Lulli n’a pas créé tout de suite et en une fois la forme d’O. dans laquelle il s’est finalement figé et personnifié. On constate une série de tâtonnements dans ses premiers ouvrages et une progression vers un moule arrêté. Cadmus et Hermione contient des morceaux « du plus grand Lulli », comme les adieux de Cadmus à Hermione, dans les airs comiques, des airs dansés, et une grande scène de temple, qui est un des premiers modèles de ce genre pompeux, tant et si longtemps apprécié du public français. Dans Alceste (1674) et Thésée (1675), un mélange de tragique et de comique produit une impression choquante. Avec Atys (1677), Lulli se dirige décidément vers « la tragédie de salon ou de cour, psychologique, galante et oratoire. » (R. Rolland). Ce furent là les modèles de l’O. français, et Rameau, en les rénovant, un demi-siècle plus tard, ne s’écartait guère du type donné par Lulli ; les chefs-d’œuvre de Rameau, qui, de nos jours encore, reprennent vie à la scène : Hippolyte et Aricie (1733), Castor et Pollux (1737), Dardanus (1739), marquent les modèles du genre où les intermèdes dansés et les entrées de ballets y occupent une place considérable.

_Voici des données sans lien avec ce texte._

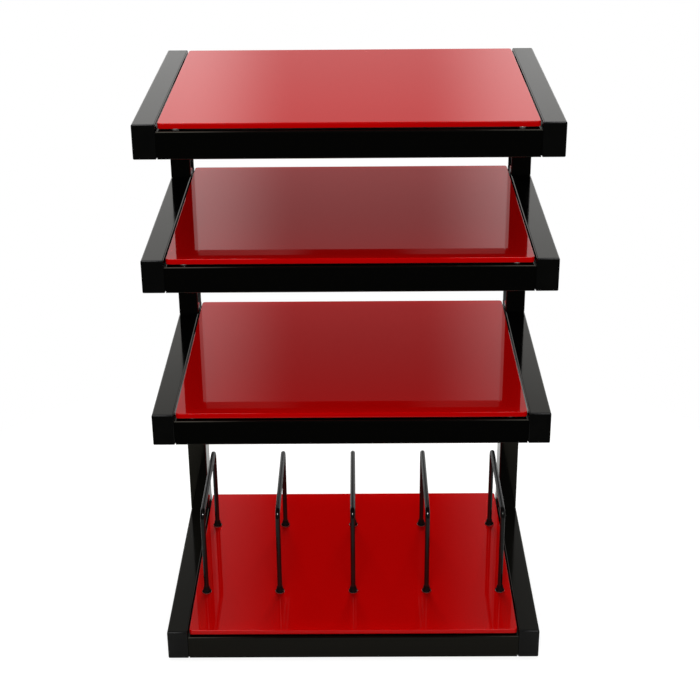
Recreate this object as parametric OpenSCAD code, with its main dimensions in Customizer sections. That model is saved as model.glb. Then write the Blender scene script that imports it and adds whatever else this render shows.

C’est avec les œuvres de Gluck, déjà assoupli dans la composition d’O. italiens et d’O.-comiques, que l’O. français abjure à peu près complètement ce qu’il contenait encore de l’ancienne pastorale et du ballet comique, et donne une part plus grande à la déclamation expressive, introduite dans l’air (voy. ce mot.) Les admirables airs d’Alceste, au 1er acte, sont des sommets d’émotion tragique où les compositeurs se sont rarement élevés. Cependant, les œuvres de Gluck, si elles restreignent la part de la danse, sont toujours fidèles à la chaconne finale, où prennent part tous les personnages.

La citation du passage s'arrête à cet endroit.